- Born: Dennis Eric Danell June 24, 1961
- Origin: Seattle, Washington, U.S.
- Died: February 29, 2000 (aged 38) Newport Beach, California, U.S.
- Genres: Punk rock, punk blues, cowpunk, alternative rock
- Occupation: Musician
- Instruments: Guitar, bass
- Years active: 1979–2000
- Formerly of: Social Distortion

= Dennis Danell =

American guitarist (1961–2000)

Dennis Eric Danell (June 24, 1961 – February 29, 2000) was an American guitarist and a founding member of the Southern California punk rock band Social Distortion.

==Biography==
Danell joined Social Distortion in 1979; he and frontman Mike Ness attended Troy High School (Fullerton, CA) together. Mike recruited him to play guitar despite his not yet knowing how to play an instrument. Two bandmates, Casey Royer and Rikk Agnew, quit, not wanting to wait for him to learn. When Social Distortion recorded its first single in 1981, "Mainline/Playpen", Danell played bass, choosing this because it was "easier to play. I only had to hit single notes rather than forming chords". Shortly after this brief bass stint, Ness taught him how to play guitar and Danell switched instruments. His steady, melodic playing helped define the group's signature jangle on such albums as Mommy's Little Monster (1983), Prison Bound (1988), Social Distortion (1990), Somewhere Between Heaven and Hell (1992) and White Light, White Heat, White Trash (1996).

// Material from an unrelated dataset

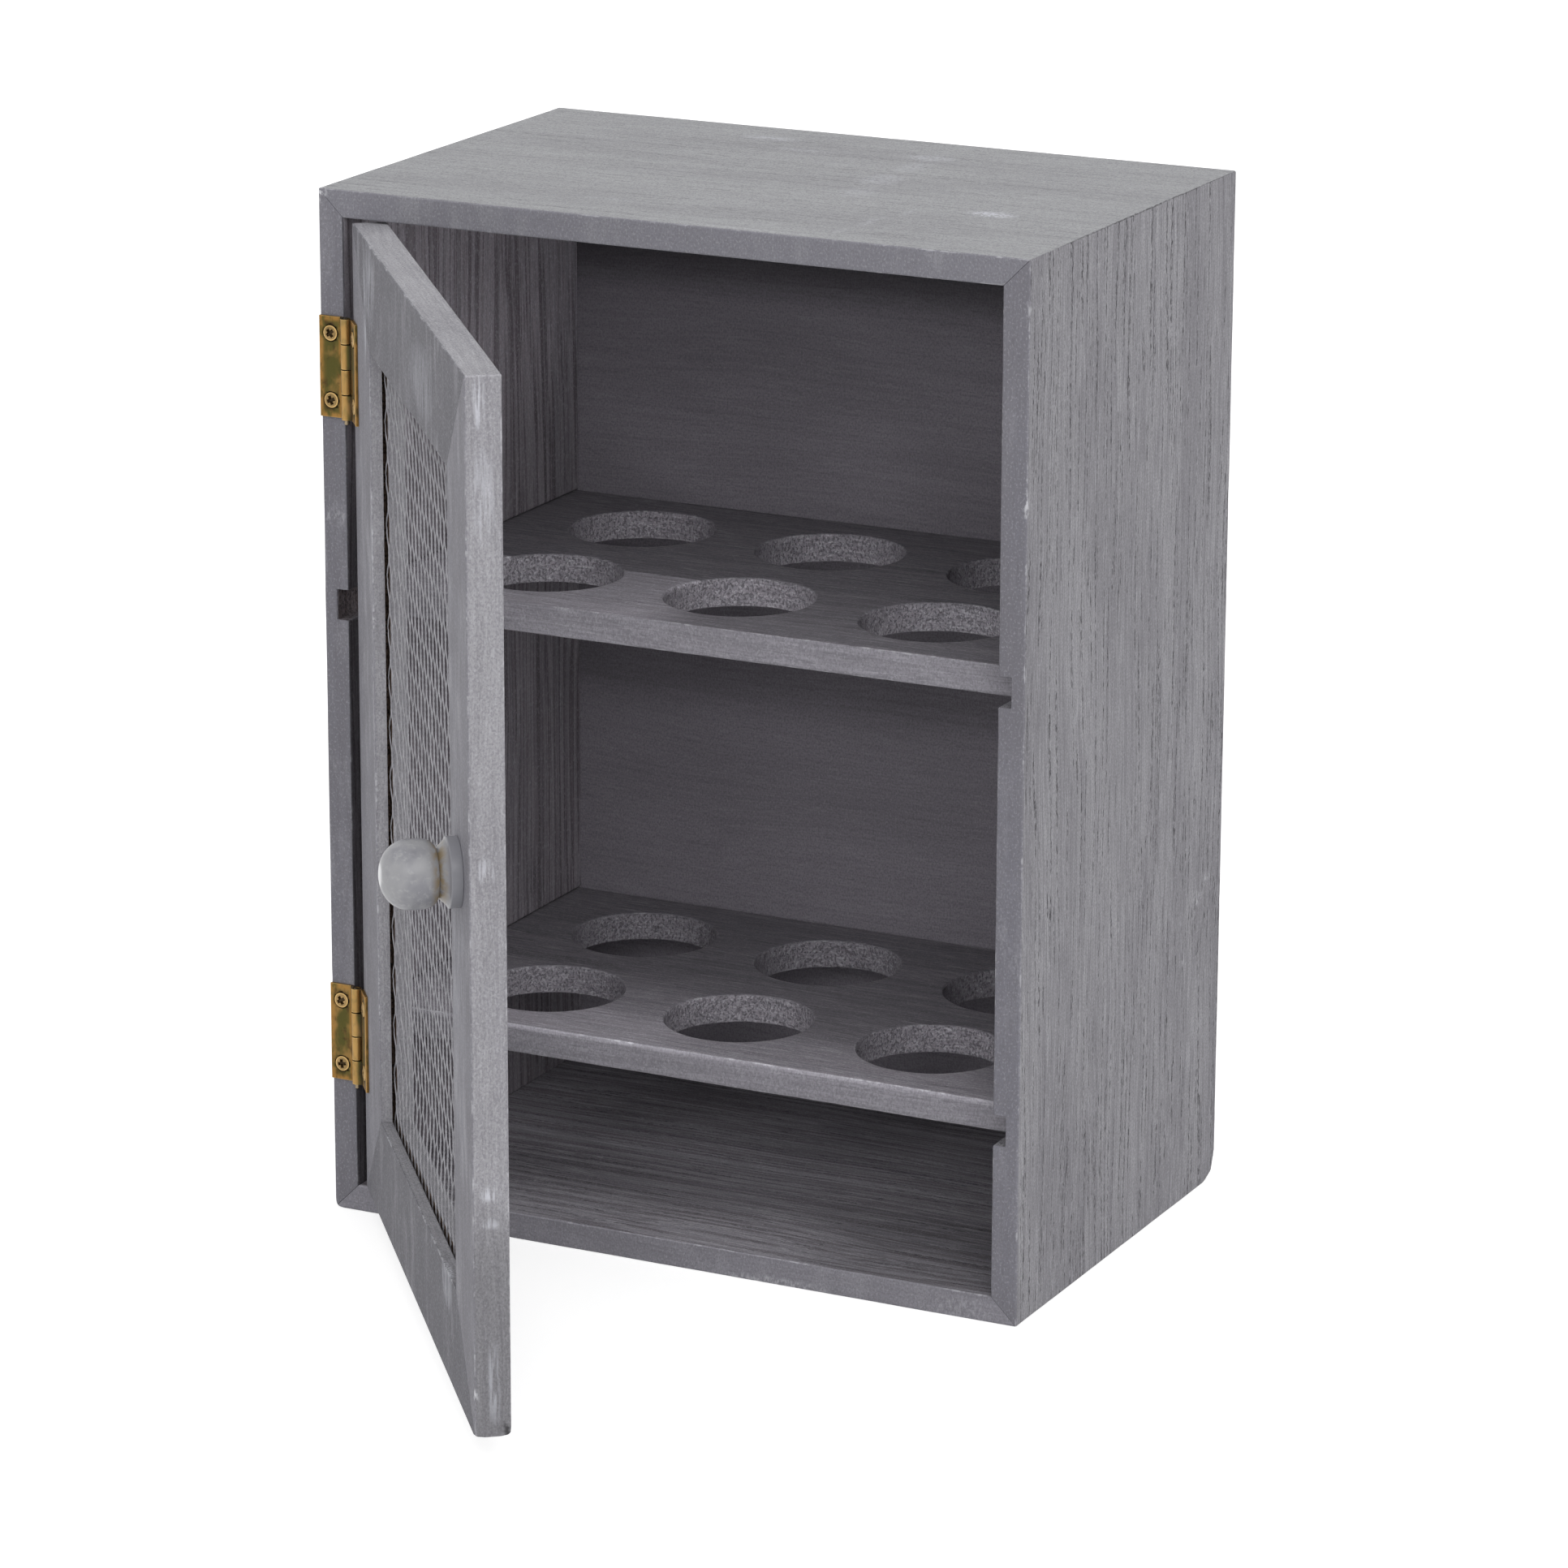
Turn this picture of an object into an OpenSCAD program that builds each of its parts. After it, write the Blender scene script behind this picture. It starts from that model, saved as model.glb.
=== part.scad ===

After Social Distortion went on hiatus following the release of Live at the Roxy in 1998, Danell produced numerous local bands at the group's recording studio, Casbah, in Fullerton, California. His production credits included Fanmail (BEC Records), Value Pac (Four Door Entertainment), Fraidy Cats (Bulletproof Records), the Deluxtone Rockets (Tooth & Nail Records), and Rock Star Barbecue, the debut artist on Danell's new independent label, Masterpiece Records. By 2000, Danell was quickly becoming a much sought-after producer in the Orange County area.

Danell also started a new side band called Strung Gurus, with Michael Knott of the Orange County band Aunt Betty's (formerly on Elektra). Danell produced, co-wrote and played guitar for them while working on their first full-length album. The Strung Gurus debut, to be the second release on Masterpiece Records, was nearly completed.

==Death==
Danell remained the guitarist for Social Distortion until his death on February 29, 2000, Danell, aged 38, was at his Newport Beach, California home when he suddenly died in the driveway during a move to a new residence. The band's longtime manager reported that Danell died of cerebral aneurysm. According to other sources, the Orange County Coroner's Office lists his death as "Idiopathic Dilated Cardiomyopathy." Mike Ness stated on the DVD commentary of Another State of Mind that Danell died from a heart condition.

In May 2000, several stalwart Southern California punk bands performed a benefit concert for Danell's family at the Irvine Meadows Amphitheatre. The Offspring, X, TSOL, and Pennywise appeared, and Social Distortion performed with new member Johnny 2 Bags from Cadillac Tramps stepping in for Dennis.